I had the computer inside with the WiFi and it was controlled by a laptop in the house. So I’d sit in my recliner, controlling all these digital cameras. All I had to do outside was roll the roof off.
A couple of times, this is how crazy I was in the winter, I pulled my patio table next to the hot tub and put my laptop out there and I’m sitting in the hot tub and I’m controlling the telescopes inside the observatory there.
What’s the future of astronomy, in your opinion?
It’s hard to say. Twenty years ago we couldn’t predict where we’d be today. You know the Hubble Space Telescope, launched in 1993. Even before it launched, NASA never told you this, but it was obsolete.
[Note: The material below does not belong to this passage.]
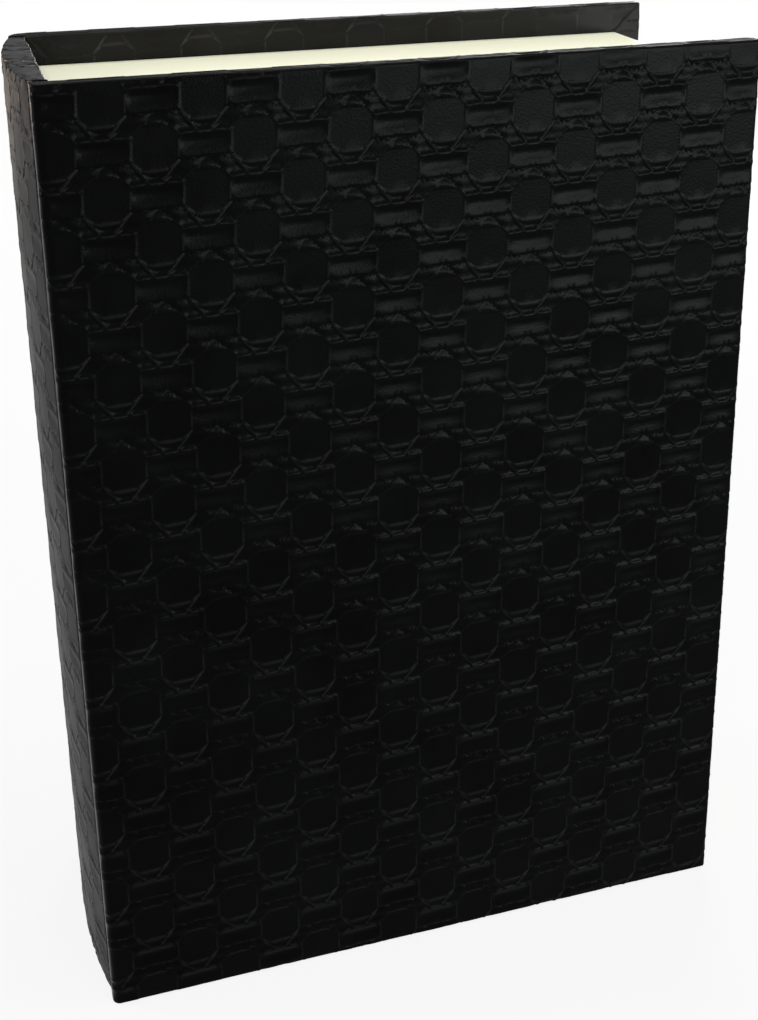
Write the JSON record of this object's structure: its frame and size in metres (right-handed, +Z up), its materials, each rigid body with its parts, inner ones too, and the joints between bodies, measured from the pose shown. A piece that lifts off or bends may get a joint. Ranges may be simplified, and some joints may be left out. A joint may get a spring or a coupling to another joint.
{
  "type": "book-shaped box",
  "caption": "Storage box in the form of a closed hardcover book: a lined tray hidden behind a hinged, leather-look front cover with a magnetic catch.",
  "frame": {"origin": "centre of the bounding box's bottom, on the surface that the box stands on", "axes": "+Z up along the spine, from tail to head; +X from the spine to the fore edge; -Y out of the front cover, +Y out of the back cover"},
  "size_m": [0.1958, 0.08, 0.27],
  "materials": {
    "black_leather": "black leather-look covering, embossed with a weave of octagons and straps, soft sheen",
    "lining_cloth": "black suede-like lining sheet",
    "wood_board": "raw fibreboard, hidden by the coverings",
    "grey_card": "grey levelling card, hidden",
    "cream_pages": "smooth cream card",
    "black_felt": "black felt",
    "magnet_nickel": "nickel-plated"
  },
  "bodies": {
    "case": {"spine_leather": "black_leather", "back_leather": "black_leather", "hinge_leather": "black_leather", "spine_hinge_flap": "black_leather", "back_board": "wood_board", "spine_strip": "wood_board", "tray_floor": "wood_board", "head_wall": "wood_board", "tail_wall": "wood_board", "fore_edge_wall": "wood_board", "spine_wall": "wood_board", "spine_infill": "grey_card", "back_infill": "grey_card", "head_pages": "cream_pages", "tail_pages": "cream_pages", "fore_edge_pages": "cream_pages", "rim_card": "cream_pages", "floor_felt": "black_felt", "head_felt": "black_felt", "tail_felt": "black_felt", "fore_edge_felt": "black_felt", "spine_felt": "black_felt", "tray_magnets": "magnet_nickel"},
    "front_cover": {"front_board": "wood_board", "front_leather": "black_leather", "front_infill": "grey_card", "front_hinge_flap": "black_leather", "front_lining": "lining_cloth", "cover_magnets": "magnet_nickel"}
  },
  "joints": [
    {"name": "cover_hinge", "type": "hinge", "parent": "case", "child": "front_cover", "pos_m": [-0.0949, -0.0341, 0.135], "axis": [0, 0, -1], "range_deg": [0, 175], "deforming": ["hinge_leather"]}
  ]
}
Ground based telescopes out-performed it.
Hubble was built and its launch was delayed because the space shuttle blew up in 1987. So it was going to get launched in the late ‘80s, but they didn’t launch it until 1993.
The only advantage of the Hubble Telescope is you can use it 24 hours a day. Whereas, something on the Big Island you can only use at nighttime. That’s the only advantage that it has, but ground based telescopes out-perform it, so it’s hard to say where we’ll be in the next 20 years.
Maybe we’ll have telescopes on the moon and we won’t have telescopes on the Earth anymore. It’s going to happen, I don’t know if I’ll live long enough to see it, but you might. It takes eight seconds, just seconds to make a radio signal to go to the moon and back to control something, no atmosphere on the moon.